● Problem to solve
Take the data below and repeat it exactly.

● Provided data
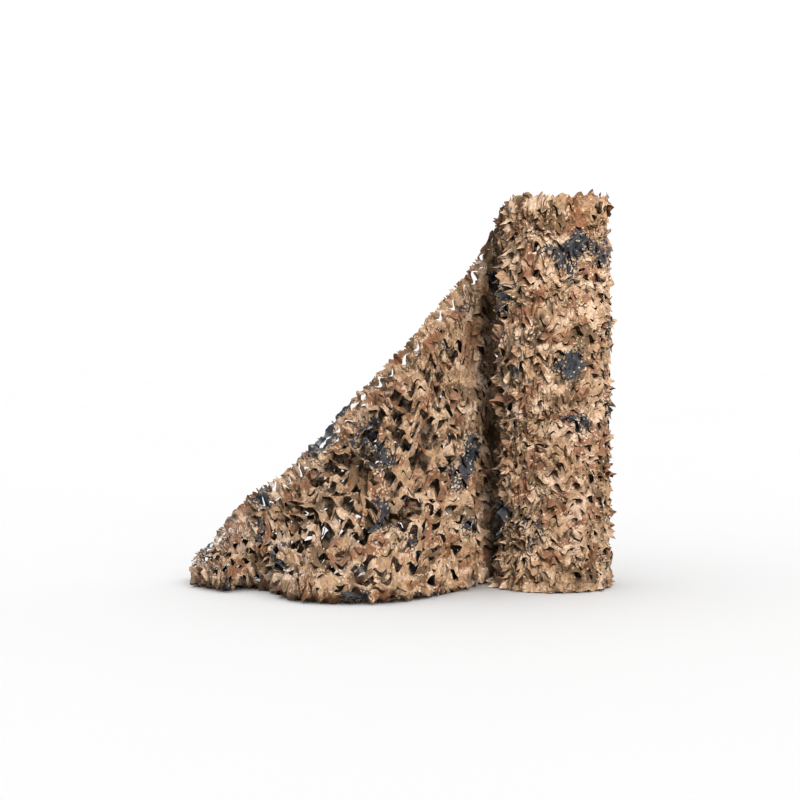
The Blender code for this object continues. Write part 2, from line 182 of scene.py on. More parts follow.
def soft_noise(seed, x, y, size, side=61):
    """Smooth noise from -1 to 1 with hills of about the given size. It repeats after side of them."""
    table = np.random.RandomState(seed).uniform(-1, 1, (side, side))
    x, y = np.asarray(x) / size, np.asarray(y) / size
    i, j = np.floor(x).astype(int), np.floor(y).astype(int)
    s, t = smooth_step(x - i), smooth_step(y - j)
    i, j = i % side, j % side
    i1, j1 = (i + 1) % side, (j + 1) % side
    low = table[i, j] * (1 - s) + table[i1, j] * s
    high = table[i, j1] * (1 - s) + table[i1, j1] * s
    return low * (1 - t) + high * t


def space_noise(seed, points, size, side=31):
    """Smooth noise from -1 to 1 in space, the same whichever piece asks for it."""
    table = np.random.RandomState(seed).uniform(-1, 1, (side, side, side))
    at = points / size + 500
    cell = np.floor(at).astype(int)
    t = smooth_step(at - cell)
    total = np.zeros(points.shape[:-1])
    for corner in range(8):
        step = np.array([corner & 1, corner >> 1 & 1, corner >> 2 & 1])
        weight = np.prod(np.where(step, t, 1 - t), axis=-1)
        i, j, k = np.moveaxis((cell + step) % side, -1, 0)
        total += weight * table[i, j, k]
    return total


class Surface:
    """A grid of points with the way each one faces, read at any place by shares along and across.

    A layer of the loose end also has drops, the length of each line, and across, how far along each lies.
    """

    def __init__(self, points, outward=1.0):
        self.points = points
        self.outward = outward
        along = np.gradient(points, axis=0)
        across = np.gradient(points, axis=1)
        normals = np.cross(along, across) * outward
        size = np.linalg.norm(normals, axis=2, keepdims=True)
        self.normals = normals / np.maximum(size, 1e-12)

    def read(self, table, a, b):
        rows, columns = table.shape[0] - 1, table.shape[1] - 1
        x, y = a * rows, b * columns
        i = np.clip(np.floor(x).astype(int), 0, rows - 1)
        j = np.clip(np.floor(y).astype(int), 0, columns - 1)
        s, t = (x - i)[..., None], (y - j)[..., None]
        low = table[i, j] * (1 - s) + table[i + 1, j] * s
        high = table[i, j + 1] * (1 - s) + table[i + 1, j + 1] * s
        return low * (1 - t) + high * t

    def place(self, a, b):
        """Points and facings at shares a and b. Past an edge the points run straight on."""
        inside_a, inside_b = np.clip(a, 0, 1), np.clip(b, 0, 1)
        normals = self.read(self.normals, inside_a, inside_b)
        normals = normals / np.maximum(np.linalg.norm(normals, axis=-1, keepdims=True), TINY)
        return self.read(self.points, a, b), normals

    def measure_rows(self):
        """Finds how far down each line reaches the floor, and how far apart the lines are halfway there."""
        grid = self.points
        low = grid[..., 2] < ON_FLOOR
        on_floor = np.where(low.any(axis=1), np.argmax(low, axis=1), grid.shape[1] - 1)
        self.to_floor = smoothed(on_floor / (grid.shape[1] - 1) * self.drops)
        half = grid[np.arange(len(grid)), on_floor // 2]
        steps = np.linalg.norm(np.diff(half[:, :2], axis=0), axis=1)
        steps = steps * (1 + TAIL_FINENESS * rise_from(np.linspace(0, 1, len(steps)), 0.60, 0.15))
        self.across = np.concatenate([[0.0], np.cumsum(smoothed(steps))])

    def columns(self):
        return int(self.across[-1] / OPEN_CELL.length) + 1

    def share_at(self, x, past_end):
        """Share a of column x, run on by 0.03 a column before the start and by past_end a metre after."""
        distance = x * OPEN_CELL.length
        a = np.interp(distance, self.across, np.linspace(0, 1, len(self.across)))
        return a + np.minimum(x, 0) * 0.03 + np.maximum(distance - self.across[-1], 0) * past_end

    def along(self, values, a):
        """Values that are given line by line, read at shares a."""
        return np.interp(a, np.linspace(0, 1, len(values)), values)

    def past_lead(self, a):
        """Shares of the loose end, counted from where it leaves the roll."""
        return (a - self.lead) / (1 - self.lead)

    def row_pitch(self, a, b, rows):
        """How far apart the rows lie, in metres."""
        step = 0.5 / rows
        low, _ = self.place(a, np.clip(b - step, 0, 1))
        high, _ = self.place(a, np.clip(b + step, 0, 1))
        return np.linalg.norm(high - low, axis=-1)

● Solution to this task
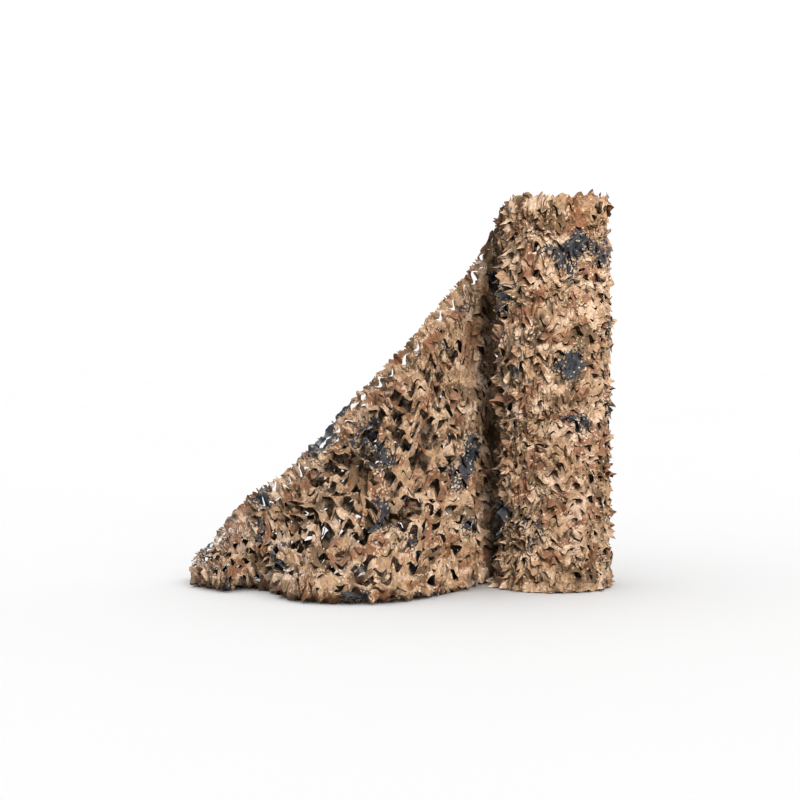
The Blender code for this object continues. Write part 2, from line 182 of scene.py on. More parts follow.
def soft_noise(seed, x, y, size, side=61):
    """Smooth noise from -1 to 1 with hills of about the given size. It repeats after side of them."""
    table = np.random.RandomState(seed).uniform(-1, 1, (side, side))
    x, y = np.asarray(x) / size, np.asarray(y) / size
    i, j = np.floor(x).astype(int), np.floor(y).astype(int)
    s, t = smooth_step(x - i), smooth_step(y - j)
    i, j = i % side, j % side
    i1, j1 = (i + 1) % side, (j + 1) % side
    low = table[i, j] * (1 - s) + table[i1, j] * s
    high = table[i, j1] * (1 - s) + table[i1, j1] * s
    return low * (1 - t) + high * t


def space_noise(seed, points, size, side=31):
    """Smooth noise from -1 to 1 in space, the same whichever piece asks for it."""
    table = np.random.RandomState(seed).uniform(-1, 1, (side, side, side))
    at = points / size + 500
    cell = np.floor(at).astype(int)
    t = smooth_step(at - cell)
    total = np.zeros(points.shape[:-1])
    for corner in range(8):
        step = np.array([corner & 1, corner >> 1 & 1, corner >> 2 & 1])
        weight = np.prod(np.where(step, t, 1 - t), axis=-1)
        i, j, k = np.moveaxis((cell + step) % side, -1, 0)
        total += weight * table[i, j, k]
    return total


class Surface:
    """A grid of points with the way each one faces, read at any place by shares along and across.

    A layer of the loose end also has drops, the length of each line, and across, how far along each lies.
    """

    def __init__(self, points, outward=1.0):
        self.points = points
        self.outward = outward
        along = np.gradient(points, axis=0)
        across = np.gradient(points, axis=1)
        normals = np.cross(along, across) * outward
        size = np.linalg.norm(normals, axis=2, keepdims=True)
        self.normals = normals / np.maximum(size, 1e-12)

    def read(self, table, a, b):
        rows, columns = table.shape[0] - 1, table.shape[1] - 1
        x, y = a * rows, b * columns
        i = np.clip(np.floor(x).astype(int), 0, rows - 1)
        j = np.clip(np.floor(y).astype(int), 0, columns - 1)
        s, t = (x - i)[..., None], (y - j)[..., None]
        low = table[i, j] * (1 - s) + table[i + 1, j] * s
        high = table[i, j + 1] * (1 - s) + table[i + 1, j + 1] * s
        return low * (1 - t) + high * t

    def place(self, a, b):
        """Points and facings at shares a and b. Past an edge the points run straight on."""
        inside_a, inside_b = np.clip(a, 0, 1), np.clip(b, 0, 1)
        normals = self.read(self.normals, inside_a, inside_b)
        normals = normals / np.maximum(np.linalg.norm(normals, axis=-1, keepdims=True), TINY)
        return self.read(self.points, a, b), normals

    def measure_rows(self):
        """Finds how far down each line reaches the floor, and how far apart the lines are halfway there."""
        grid = self.points
        low = grid[..., 2] < ON_FLOOR
        on_floor = np.where(low.any(axis=1), np.argmax(low, axis=1), grid.shape[1] - 1)
        self.to_floor = smoothed(on_floor / (grid.shape[1] - 1) * self.drops)
        half = grid[np.arange(len(grid)), on_floor // 2]
        steps = np.linalg.norm(np.diff(half[:, :2], axis=0), axis=1)
        steps = steps * (1 + TAIL_FINENESS * rise_from(np.linspace(0, 1, len(steps)), 0.60, 0.15))
        self.across = np.concatenate([[0.0], np.cumsum(smoothed(steps))])

    def columns(self):
        return int(self.across[-1] / OPEN_CELL.length) + 1

    def share_at(self, x, past_end):
        """Share a of column x, run on by 0.03 a column before the start and by past_end a metre after."""
        distance = x * OPEN_CELL.length
        a = np.interp(distance, self.across, np.linspace(0, 1, len(self.across)))
        return a + np.minimum(x, 0) * 0.03 + np.maximum(distance - self.across[-1], 0) * past_end

    def along(self, values, a):
        """Values that are given line by line, read at shares a."""
        return np.interp(a, np.linspace(0, 1, len(values)), values)

    def past_lead(self, a):
        """Shares of the loose end, counted from where it leaves the roll."""
        return (a - self.lead) / (1 - self.lead)

    def row_pitch(self, a, b, rows):
        """How far apart the rows lie, in metres."""
        step = 0.5 / rows
        low, _ = self.place(a, np.clip(b - step, 0, 1))
        high, _ = self.place(a, np.clip(b + step, 0, 1))
        return np.linalg.norm(high - low, axis=-1)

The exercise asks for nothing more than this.